La cour d’appel maintenait la condamnation des premiers juges sur l’autre point mais donnait acte de l’absence d’appel du Parquet, sanctifiant ainsi la relaxe prononcée par le tribunal correctionnel.

Devant la Cour Administrative d’Appel de Nancy, le contribuable soutenait que l’autorité absolue de la chose jugée au pénal devait entraîner l’annulation des redressements et, à tout le moins, la décharge des pénalités pour manœuvres frauduleuses.

Que nenni lui répondit la Cour : l’autorité ne s’attache qu’à la constatation matérielle des faits mentionnés dans le jugement et qui sont le support nécessaire du dispositif. Elle ne saurait en revanche s’attacher aux motifs d’un jugement de relaxe tiré de ce que les faits reprochés ne sont pas établis ou de ce qu’un doute subsiste sur leur réalité. En d’autres termes, si le contribuable a été relaxé au bénéfice du doute, le juge fiscal retrouve sa liberté.En l’espèce, la Cour a constaté que le juge pénal n’avait pas établi la matérialité de l’intervention personnelle du contribuable dans la réalisation des prestations litigieuses. Elle en conclut que dès lors qu’elle se borne à relever que certains des faits reprochés n’étaient pas établis, la décision pénale ne saurait s’imposer au juge fiscal.

Cette manière de voir nous semble éminemment critiquable s’agissant de l’application de l’article 155 A du CGI. On sait que ce texte, introduit dans notre droit pour contrer les « rent-a-star companies », ces sociétés que les artistes ou les sportifs constituaient dans des paradis fiscaux pour y loger leur rémunération, fait actuellement l’objet d’un véritable dévoiement puisqu’il est utilisé par le fisc pour sanctionner des contribuables qui ont créé des sociétés dans d’autres États-membres de l’Union Européenne. En l’occurrence, le Royaume-Uni était loin d’être un paradis fiscal et la société qu’il y a constitué n’a procuré au contribuable sanctionné qu’un avantage fiscal tout à fait marginal.

Mais surtout, lorsqu’il s’est agi de déterminer si ce texte n’était pas contraire à la liberté communautaire d’établissement, le Conseil d’Etat (20 mars 2013, n° 356642 et n° 346643, M. et Mme Piazza) a écarté l’argument par une interprétation neutralisante : si les prestations rendues par la société étrangère le sont à partir de la France, alors il y a détournement de la liberté d’établissement et il est normal que la France conserve son droit d’imposer lesdites prestations.
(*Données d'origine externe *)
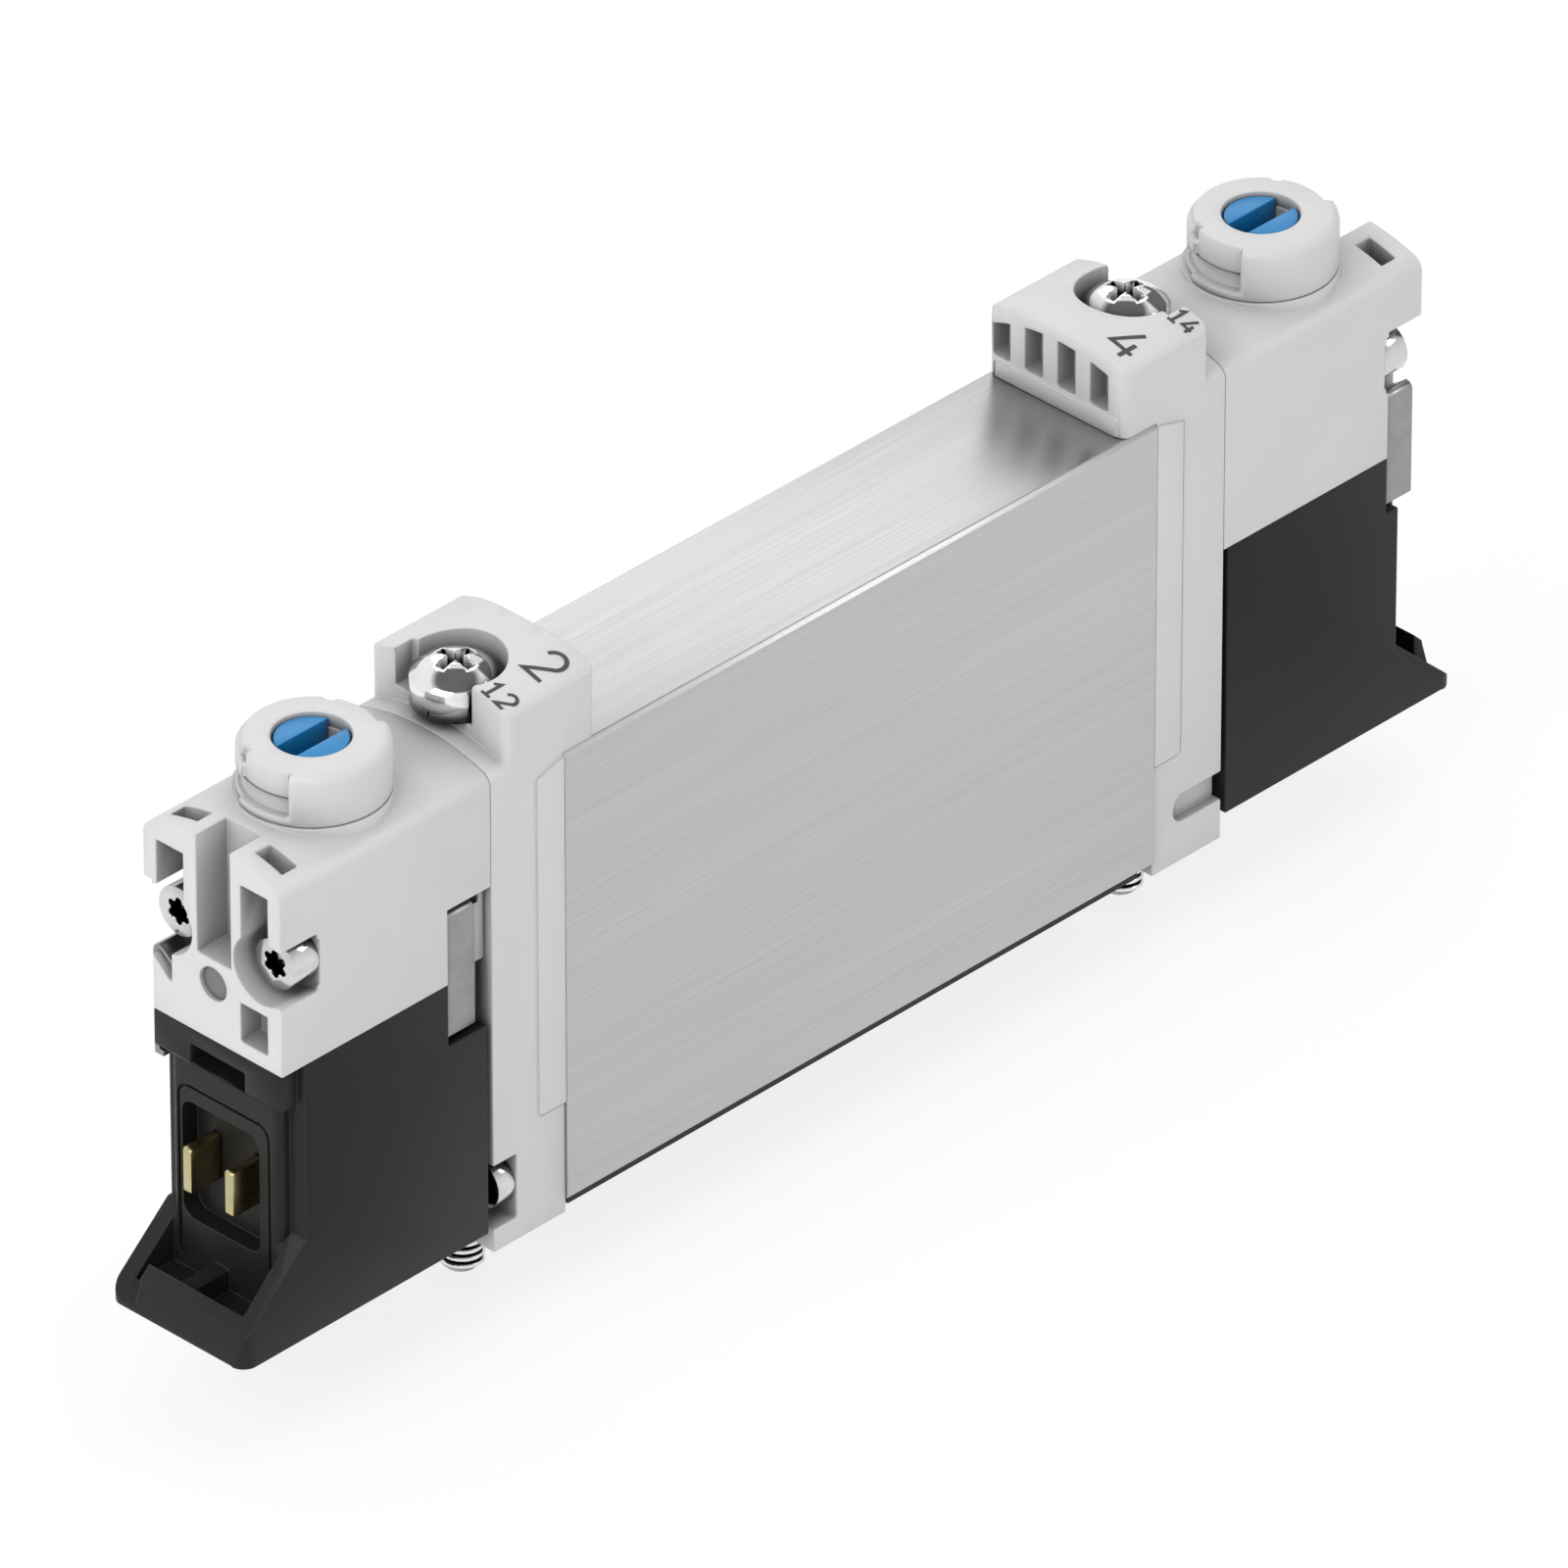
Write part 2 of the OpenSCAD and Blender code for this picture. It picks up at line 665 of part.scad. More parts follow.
module mounting_screw(end) {
    tip = 0.4;
    rim_h = head_h * 0.55;
    dome_r = (pow(head_d / 2, 2) + pow(head_h - rim_h, 2)) / (2 * (head_h - rim_h));
    color("#cfcfcf") at_end(end) translate([screw_x, 0, 0]) {
        difference() {
            translate([0, 0, seat_z]) intersection() {
                cylinder(h = head_h, d = head_d);
                translate([0, 0, head_h - dome_r]) sphere(r = dome_r, $fn = 96);
            }
            translate([0, 0, seat_z + head_h]) cross_recess(1.3);
        }
        along_z(cover_foot, seat_z, shank_d);
        along_z(cover_foot - screw_reach + tip, cover_foot, screw_d);
        translate([0, 0, cover_foot - screw_reach]) cylinder(h = tip, d1 = screw_d - 2 * tip, d2 = screw_d);
    }
}

// Pilot head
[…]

Or, que nous dit le tribunal correctionnel ? Que le fisc a précisément échoué à démontrer que les prestations rendues par la société britannique l’ont été par son actionnaire français. Pour parvenir à cette conclusion, le juge pénal a nécessairement considéré les faits, à savoir l’enquête réalisée, pour en conclure qu’elle n’apportait pas la preuve requise. Estimer que les faits ne sont pas établis quand c’est précisément leur établissement – rendre des prestations à partir de la France – qui permet d’écarter la liberté communautaire d’établissement est tout à fait critiquable. D’autant plus que réclamer au contribuable la preuve d’une abstention consiste à réclamer une preuve impossible.

C’est triste à dire, mais force est de constater que sur l’application d’un texte purement fiscal – l’article 155 A du CGI – le juge pénal a mieux raisonné que le juge de l’impôt. Le contribuable apportait de nombreux éléments pour démontrer que les prestations rendues l’avaient été d’Angleterre. Le juge pénal ne les a pas considérés car il a estimé qu’avant de regarder les preuves apportées par le contribuable, il devait d’abord s’assurer que l’administration apportait bien la preuve, qui lui incombait, de ce que les prestations avaient été fournies depuis la France. A partir du moment où le fisc n’a fourni aucun élément, alors la liberté d’établissement s’opposait à la mise en oeuvre de l’article 155 A.

Nous espérons que le contribuable donnera l’occasion au Conseil d’Etat de rappeler que le principe d’indépendance des procédures ne peut pas et ne doit pas permettre de sanctionner au fiscal un innocent.